La biographie est un genre, si l’on peut dire, car comment atteindre à la vérité du personnage (ce que recommandait André Maurois lui-même) ? Le chemin le plus sûr est sans doute celui de sa propre vérité. Or c’est celui qu’emprunte Hélène Waysbord, conseillère de François Mitterand dans les années quatre-vingt pour les Grands projets. C’est en exposant son sentiment, son expérience, du grand écrivain qu’elle parvient à en fournir un éclairage peut-être pas nouveau, mais personnel et par conséquent unique. Tous les livres sur l’analyse d’une figure sont utiles, fussent-ils littéraires ou non. La recherche ne s’achève jamais. Aussi ne peut-on pas se surprendre d’une énième parution sur Proust, en l’occurrence.

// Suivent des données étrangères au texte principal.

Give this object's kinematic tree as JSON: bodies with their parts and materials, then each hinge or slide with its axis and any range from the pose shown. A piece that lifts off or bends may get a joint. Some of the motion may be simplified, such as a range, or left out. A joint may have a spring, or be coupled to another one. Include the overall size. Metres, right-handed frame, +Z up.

Chaque pierre participe à l’édification de la connaissance.

Tout lecteur de Proust, même d’une infime partie de son œuvre, s’il est fasciné par le personnage, yeux sombres, élégant, énigmatique, camélia à la boutonnière, presque mystique dans sa démarche, trouvera donc son compte dans cet essai, ne serait-ce que pour un détail… celui que rapporte Waysbord, par exemple, au sujet de la voix exceptionnelle du créateur de Swann, en citant ce que Cocteau en dit : « Cette voix n’arrivait pas de la gorge, mais des centres elle avait un lointain inouï. »  Le détail est fondamental au tableau, et chaque témoin d’un détail participe à la Biographie. Ainsi, entre autres, Benoist-Méchin relatant sa visite à Proust en 1922, et rappelant le souvenir de ce regard abyssal, brillant littéralement dans la pénombre, surgissant du visage cireux, Proust mourut quelques jours après sa rencontre avec ce jeune intellectuel brillant, collaborateur condamné puis gracié, grand biographe. Waysford et Benoist-Méchin, diamétralement opposés, ont néanmoins dans leur cheminement vers Proust un point commun : ils lui ont consacré une thèse.

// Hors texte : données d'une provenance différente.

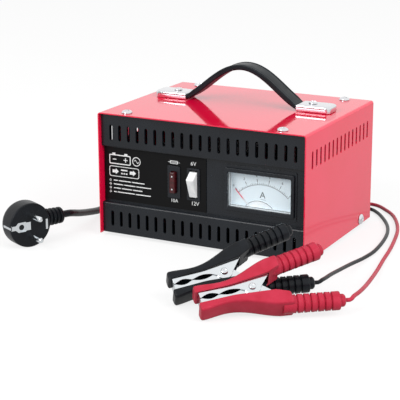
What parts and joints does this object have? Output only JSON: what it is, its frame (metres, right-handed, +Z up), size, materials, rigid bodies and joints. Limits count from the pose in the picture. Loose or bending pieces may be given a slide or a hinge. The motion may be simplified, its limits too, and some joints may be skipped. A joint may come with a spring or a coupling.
{
  "type": "car battery charger",
  "caption": "Boxy mains battery charger: folded steel cover, slotted panels, needle meter, rocker switch, blade fuse, strap handle, coiled cord with plug, and two leads with spring clamps.",
  "frame": {"origin": "centre of the case on the floor it stands on, under the middle of the cover", "axes": "+X to the right seen from the front, +Y towards the back, +Z up; the controls face -Y"},
  "size_m": [0.3386, 0.4293, 0.151],
  "materials": {
    "red_enamel": "glossy baked enamel",
    "steel": "zinc plated sheet and wire",
    "black_plastic": "moulded, fine matt grain",
    "chrome": "bright chrome plate",
    "rubber": "moulded rubber",
    "label_film": "printed film, satin",
    "fuse_red": "translucent moulding",
    "white_plastic": "moulded, satin gloss",
    "clear_plastic": "clear moulded window",
    "dial_card": "printed card",
    "needle_red": "matt paint",
    "core_steel": "stacked laminations",
    "copper": "enamelled copper wire",
    "aluminium": "extruded, plain",
    "black_pvc": "soft PVC",
    "nickel": "bright nickel plate",
    "red_pvc": "soft PVC"
  },
  "bodies": {
    "charger": {"case_cover": "red_enamel", "base_plate": "steel", "meter_movement": "steel", "black_clamp_spring": "steel", "red_clamp_spring": "steel", "front_panel": "black_plastic", "rear_panel": "black_plastic", "fuse_holder": "black_plastic", "switch_housing": "black_plastic", "meter_case": "black_plastic", "meter_bezel": "black_plastic", "rectifier": "black_plastic", "top_screw_1": "chrome", "top_screw_2": "chrome", "top_screw_3": "chrome", "top_screw_4": "chrome", "side_screw_1": "chrome", "side_screw_2": "chrome", "side_screw_3": "chrome", "side_screw_4": "chrome", "handle_cap_left": "chrome", "handle_cap_right": "chrome", "handle_screw_left": "chrome", "handle_screw_right": "chrome", "foot_1": "rubber", "foot_2": "rubber", "foot_3": "rubber", "foot_4": "rubber", "handle_strap": "rubber", "strain_relief": "rubber", "output_grommet": "rubber", "label_plate": "label_film", "meter_window": "clear_plastic", "meter_dial": "dial_card", "transformer_core": "core_steel", "transformer_winding": "copper", "heat_sink": "aluminium", "thermal_cutout": "aluminium", "mains_cord_lead": "black_pvc", "mains_cord_coil": "black_pvc", "mains_cord_end": "black_pvc", "plug_body": "black_pvc", "black_lead": "black_pvc", "black_clamp_lower_cover": "black_pvc", "plug_pin_1": "nickel", "plug_pin_2": "nickel", "plug_earth_clip": "nickel", "black_clamp_lower_jaw": "nickel", "black_clamp_rivet": "nickel", "red_clamp_lower_jaw": "nickel", "red_clamp_rivet": "nickel", "red_lead": "red_pvc", "red_clamp_lower_cover": "red_pvc"},
    "rocker": {"switch_rocker": "white_plastic"},
    "fuse": {"fuse": "fuse_red"},
    "needle": {"meter_needle": "needle_red"},
    "black_upper_jaw": {"black_clamp_upper_jaw": "nickel", "black_clamp_upper_cover": "black_pvc"},
    "red_upper_jaw": {"red_clamp_upper_jaw": "nickel", "red_clamp_upper_cover": "red_pvc"}
  },
  "joints": [
    {"name": "switch_rocker", "type": "hinge", "parent": "charger", "child": "rocker", "pos_m": [-0.0086, -0.0658, 0.0572], "axis": [1, 0, 0], "range_deg": [0, 20]},
    {"name": "fuse_pull", "type": "slide", "parent": "charger", "child": "fuse", "axis": [0, -1, 0], "range_m": [0, 0.022]},
    {"name": "meter_needle", "type": "hinge", "parent": "charger", "child": "needle", "pos_m": [0.0545, -0.0632, 0.0295], "axis": [0, 1, 0], "range_deg": [0, 87], "stiffness_Nm_per_rad": 0.0002, "springref_deg": -17.19},
    {"name": "black_clamp", "type": "hinge", "parent": "charger", "child": "black_upper_jaw", "pos_m": [0.0731, -0.1742, 0.0192], "axis": [-0.3479, 0.5276, -0.7749], "range_deg": [0, 27], "stiffness_Nm_per_rad": 0.8, "springref_deg": -34.38, "deforming": ["black_clamp_spring"]},
    {"name": "red_clamp", "type": "hinge", "parent": "charger", "child": "red_upper_jaw", "pos_m": [0.107, -0.1942, 0.0178], "axis": [-0.2792, 0.4486, -0.849], "range_deg": [0, 27], "stiffness_Nm_per_rad": 0.8, "springref_deg": -34.38, "deforming": ["red_clamp_spring"]}
  ]
}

La démarche de Waysford est claire : « Comment, se demande-t-elle, faire de Proust mon mystérieux correspondant, personnage et guide à la fois dans mon entreprise audacieuse, sans doute impossible, d’une présence retrouvée ? » Les parents d’Hélène Waysford, juifs, ont été déportés à Auschwitz. Depuis elle n’a jamais cessé d’être à la recherche du temps perdu. La fréquentation de Proust, cet être confiné, devenu orphelin, d’une extrême sensibilité, d’origine juive également, cette pure affinité élective entraîne au moins Waysford sur la voie de l’apaisement. Dans son esprit, le disparu toujours vivant fait œuvre étrange de consolation, un frère dans l’au-delà. C’est l’angle de La chambre de Léonie. Et aussi celui de la genèse de l’œuvre ; « les “écrans” proustiens, qui jalonnent le récit, précise-t-elle, la chambre de Léonie, celle de Vinteuil, ou la cour de l’immeuble du narrateur, sont constitués selon un dispositif identique : cadrage, espionnage, dissimulation. ». Affirmation qu’elle nuance elle-même, englobant dès lors tous les possibles : « Il est tant de façons de lire Proust. »

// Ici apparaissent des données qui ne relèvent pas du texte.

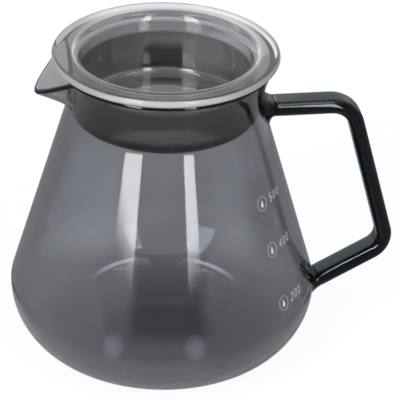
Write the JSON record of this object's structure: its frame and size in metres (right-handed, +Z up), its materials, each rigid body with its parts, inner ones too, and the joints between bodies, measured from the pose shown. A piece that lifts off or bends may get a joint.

Par la première phrase, par exemple : « Longtemps je me suis couché de bonne heure. » Si connue, tellement citée… C’est, selon Waysford, « la phrase la plus simple et la plus décantée. […] D’emblée le lieu est privilégié est posé, le lit nocturne, centre du monde à venir. […] Une première phrase qui est le miroir de réfraction où se projettent les nombreuses pages de la Recherche. N’importe qui aurait pu la dire, chacun peut se l’attribuer vu sa simplicité, mais écrire le roman qui suit était réservé à un seul, un grand malade couché, la vie la plus singulière qui soit. »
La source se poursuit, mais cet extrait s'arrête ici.